The IWF plan on doing exactly what you mean. Taking the highest athlete record and simply making it the IWF world record. Now of course this is specific to the IWF but the methodology is the same across most of the powerlifting federations. The IPF seems to still have minimum standards in uncontested categories but the CPU, for example, shows "0.0 kg no minimum" as their placeholders. So in this case it's exactly what you said, someone just has to compete.

A pro is definitely avoiding having embarrassingly low records. Powerlifting federations compete for competitors and as much as it may seem like having low records is encouragement to go break them, too low would make the federation seem like a joke.

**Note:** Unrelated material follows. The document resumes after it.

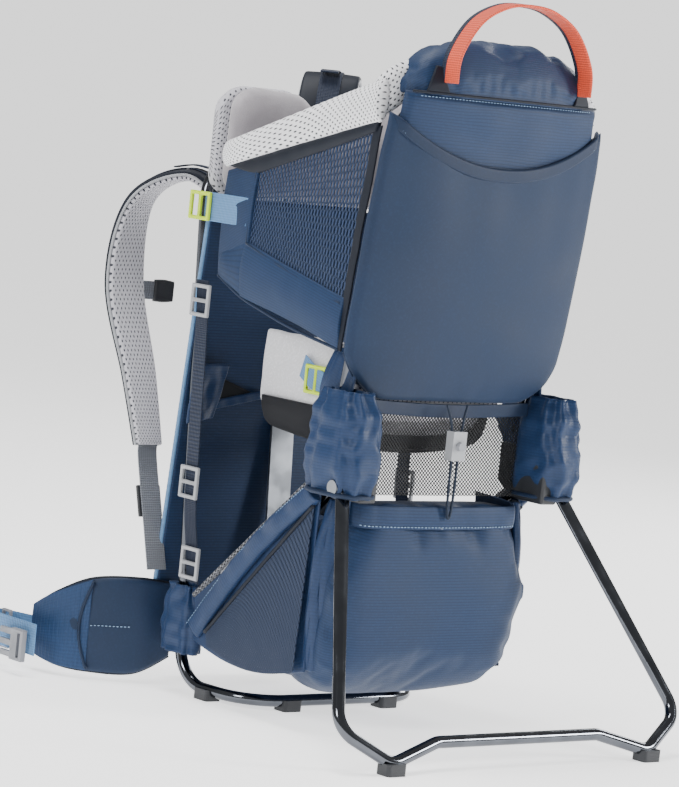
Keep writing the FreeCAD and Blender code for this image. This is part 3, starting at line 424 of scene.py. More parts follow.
def strap(name, stations, thick, material, wide=1.0, lift=0.0, steps=None, crown=0.0, rim=None, bend=None):
    """Tape or padded strap through stations of (place, direction across, full width in mm).

    lift moves it along its own face; crown thickens its middle; bend(u, v) moves a place along its face.
    """
    centres = [Vector(s[0]) for s in stations]
    across = [Vector(s[1]).normalized() for s in stations]
    widths = [Vector((s[2] * wide, 0, 0)) for s in stations]
    length = line_length(centres)
    broad = max(s[2] for s in stations) * wide

    known = {}

    def frame_at(v):
        if v not in known:
            ahead = catmull(centres, min(v + 0.01, 1.0)) - catmull(centres, max(v - 0.01, 0.0))
            way = catmull(across, v).normalized()
            known[v] = (catmull(centres, v), way * catmull(widths, v).x / 2, way.cross(ahead).normalized())
        return known[v]

    def centre(u, v):
        spot, reach, face = frame_at(v)
        return spot + reach * (2 * u - 1) + face * (lift + (bend(u, v) if bend else 0.0))

    def half(u, v):
        return thick / 2 * (1 + crown * (1 - (2 * u - 1) ** 2))

    count = (6 if crown == 0 else 14, steps or max(6, int(length / 8)))
    return pad(name, centre, half, (broad, length), count, material, rim or min(thick / 2, 6.0))


def cord_line(name, places, radius, material, cyclic=False, sides=8):
    """Round piping, thread or wire through places in mm, as a mesh."""
    spots = [Vector(p) for p in places]
    count = len(spots)
    points, weave, faces = [], [], []
    side = None
    run = 0.0
    for i, spot in enumerate(spots):
        before = spots[i - 1] if cyclic or i else spot
        after = spots[(i + 1) % count] if cyclic or i < count - 1 else spot
        heading = (after - before).normalized()
        if side is None:
            side = heading.orthogonal().normalized()
        side = (side - heading * side.dot(heading)).normalized()
        up = heading.cross(side)
        run += (spot - before).length
        for k in range(sides):
            turn = 2 * math.pi * k / sides
            points.append((spot + (side * math.cos(turn) + up * math.sin(turn)) * radius) * MM)
            weave.append((turn * radius * MM, run * MM))
    for i in range(count if cyclic else count - 1):
        j = (i + 1) % count
        for k in range(sides):
            n = (k + 1) % sides
            faces.append([i * sides + k, i * sides + n, j * sides + n, j * sides + k])
    if not cyclic:
        faces.append([k for k in reversed(range(sides))])
        faces.append([(count - 1) * sides + k for k in range(sides)])
    return link(name, points, faces, material, weave)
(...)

Imagine seeing that the 230 lb men's open bench record was 135 lb.

In 2011 the IPF decided to re-work all the weight classes so at the very end of 2010 they retired all records that were held at the old weight classes. So, another pro is the amount of paperwork you'd avoid. Every time an athlete breaks a record it's not just a webpage update. The record secretary for the federation will take their record submission, put it in the database, and make them a certificate. These are the federation records we're talking about too so this isn't just a local or state record, they could literally mean world record.* This could be 100s of submissions per day.

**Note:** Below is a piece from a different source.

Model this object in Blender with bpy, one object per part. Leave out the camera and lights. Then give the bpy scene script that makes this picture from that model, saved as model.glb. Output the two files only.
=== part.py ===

Additionally, the standards aren't really that outrageous. I think having it there as a goal post could very well encourage some people to try. For example, I thought the least populated would be the IPFs Masters 4 Women's record. If you look we can see that for squats, the -63 kg is 95 kg (record), -69 kg is 85 kg (standard), and -76 kg is 105 kg (record). The standard is lower than what you'd typically expect (lifts going up as weight class increases).


* "World records" are per federation as there is no real unified set of records. Every federation has their own rules, thus every set of records is done by those rules.